Once your services section is live, don't leave it untouched for a year. In 2026, stale profile data creates more risk because Google may reuse it in more places. If an old service sits on the profile after you stop offering it, customers can reach out for the wrong job.
A monthly review is enough for most small businesses. Seasonal businesses may need it more often. Roofers, landscapers, HVAC companies, and cleaning firms often shift offers through the year, so the list should reflect that.
Check four things during each review:
- Remove services you no longer offer or no longer want.
- Add services that now show up often in calls, forms, and reviews.
- Compare service names with your website headings and service pages.
- Check whether your descriptions or prices still match reality.
Performance data helps you make better edits. Watch which services show up in lead forms, call notes, booked jobs, and service-page traffic. Then compare that with your profile list. If one profitable service keeps winning leads but isn't featured clearly, move it up in your service groups or add a sharper description.
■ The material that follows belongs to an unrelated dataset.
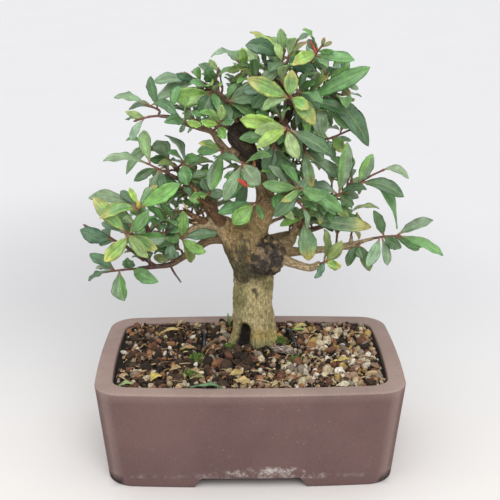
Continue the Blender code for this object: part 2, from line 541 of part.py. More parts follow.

Common mistakes still show up all the time. Businesses copy competitor service lists. Teams leave old emergency services active after hours change. Owners add broad labels because they sound more premium. None of that helps.
If your profile, site, and reporting still feel disconnected, Get In Touch With Us for help tying profile updates to real lead tracking.
A good services section is not a one-time task. It's routine maintenance, like keeping your front sign visible and your phone line working.
The practical takeaway
The businesses that get more from their Google profile in 2026 are usually the clearest ones, not the loudest. A strong services section uses real service names, matches the website, and stays current as the business changes.
You don't need fifty entries to win local intent. You need the right ones, written plainly, backed up by your site, and reviewed often. That's the kind of clarity Google can match, and customers can trust.